“What lens should I buy?” is the most common question I hear from students. And no wonder: lenses cost a lot of money and there’s more than one to choose from. That said, surely choosing a lens for your camera cannot be that difficult? I mean, it’s not as though there’s a lot of them to choose from, is it?
OK then, so there’s a lot. But still.
Here, then, are my Top Ten Timeless Tips about lenses:
- The lens is more important than the camera. I would much rather shoot with a Digital Rebel and my current lenses than with a Canon 1Dx Mk2 with kit lenses like a consumer “standard zoom” 17-55 f:3.5–5.6 EF-S/DX lens.
- You get what you pay for. Good “glass” makes better photos, and good “glass” costs money. But unlike a camera, a lens is an investment that keeps both its value and its functionality for at least several decades.
- There’s no “one lens does everything for everyone” lens. The more things a lens does, the worse its performance on each of the things it does. An SUV does a lot of things, but it’s not the best at any of the things it does. So as much as you would like there to be one lens that does it all, that lens will be a compromise lens. You may be better getting a couple of specialized lenses,
- Lower minimum “f-numbers” are good: you can shoot in the dark and you can get those blurry backgrounds you love. The number mentioned on the lens is the minimum for that lens, and lower is better. So a lens that says “1:2.8” can go as low as f/2.8, whereas a lens that says “1:3.5–5.6” can go as low as 3.5 when zoomed out, and can go as low as 5.6 when zoomed in.
- They do different things: Wide angle gives you “3-D” and easy-to-use; telephoto gives you “compressed perspective” and blurry backgrounds.
- They have different benefits: Zoom (adjustable) lenses are convenient; prime (fixed) lenses offer low “f-numbers”, consistency, and quality. The “consistency” advantage is often overlooked.
- Zoom lenses are best “in the middle”, not at the extreme wide or telephoto focal lengths. So a 16-35mm lens will not be at its very best at 16 or at 35mm.

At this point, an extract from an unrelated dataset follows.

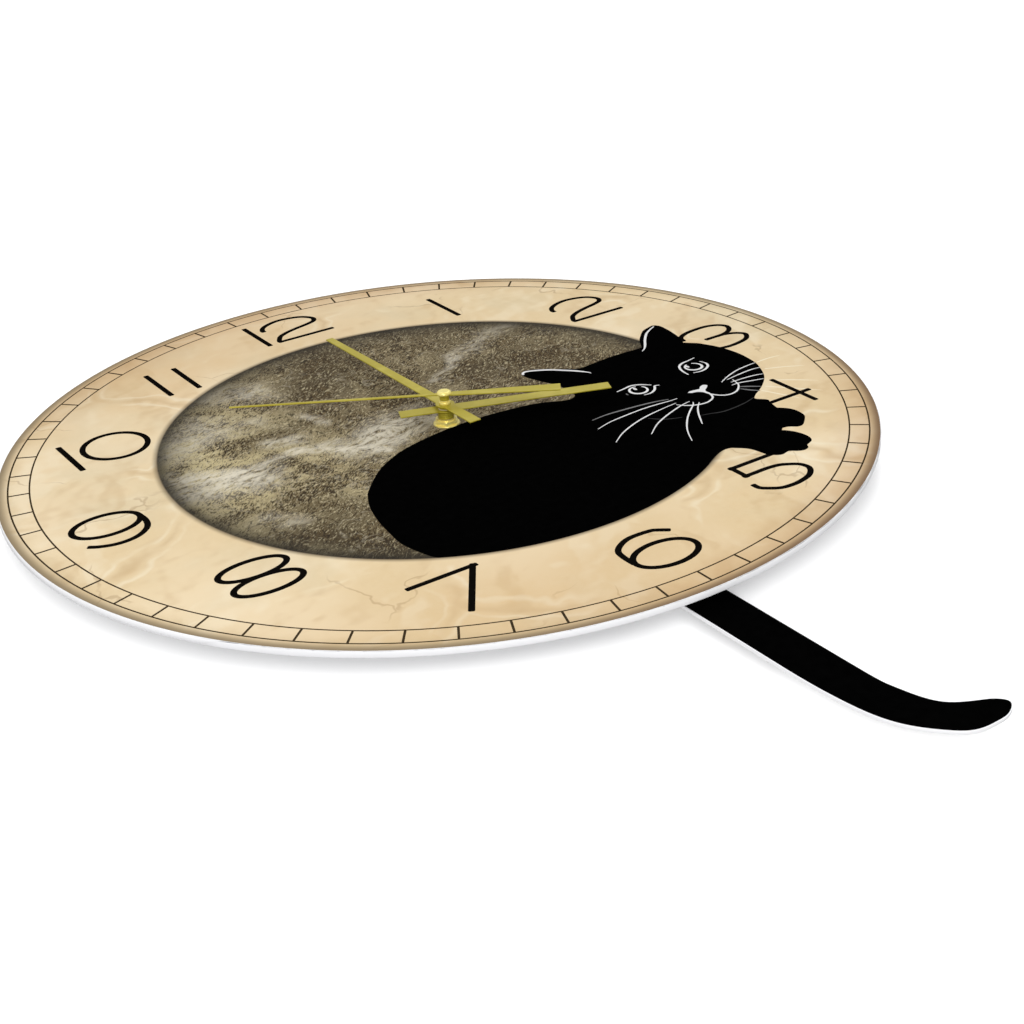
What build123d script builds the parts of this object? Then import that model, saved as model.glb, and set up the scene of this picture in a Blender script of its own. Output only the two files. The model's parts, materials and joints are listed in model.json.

- Zoom lenses are best “in the middle”, not at the extreme wide or narrow aperture. So an f/2.8–f/22 lens will not be at its very best at f/2.8 or at f/22.
- Use the right lens: For portraits. use longer lenses. Unless they are environmental portraits (where the person is small in the picture); then, you can use wide lenses.
- Third party lenses: By all means consider 3rd party lenses (such as Sigma). Their warranties are great and they can be very much cheaper. Try them on, hold and feel them: if you like them, go for it.
Full frame camera; 85mm f/1.2 lens at f/2.0—isn’t that nice, blurring out the noisy background? This way you can shoot nice family portraits anywhere, just about.
I love my 85mm prime lens for fashion or half-body portraits. On a crop camera, you might like to use a 50mm prime lens to get pretty much the same effect.
Full frame camera; 85mm f/1.2 lens set to f/8.0.
Let’s finish this note with an overview of my seven lenses. These are the typical photojournalist lenses, a list designed to meet pretty much any need quickly and efficiently:
Prime (fixed) lenses: for consistency, quality, and sometimes for special purposes such as macro/close up, here’s my favourite fixed lenses:
- Canon 35mm f/1.4
- Canon 85mm f/1.2
- Canon 100m f/2.8 Macro
- Canon 45mm f/2.8 Tilt-Shift
Zoom lenses: for convenience, these cover the gamut from very wide to kinda long:
- Canon 16-35mm f/2.8
- Canon 24-70 f/2.8
- Canon 70-200 f/2.8 IS
Misc: this allows the 200mm lens to become a 400mm lens (at f/5.6), without the cost.
- YongNuo 2x teleconverter
And those seven lenses allow me to cover what I need to shoot, whatever it may be.
Now it is time to get some sleep: tomorrow, I lead a Match.com workshop in Toronto.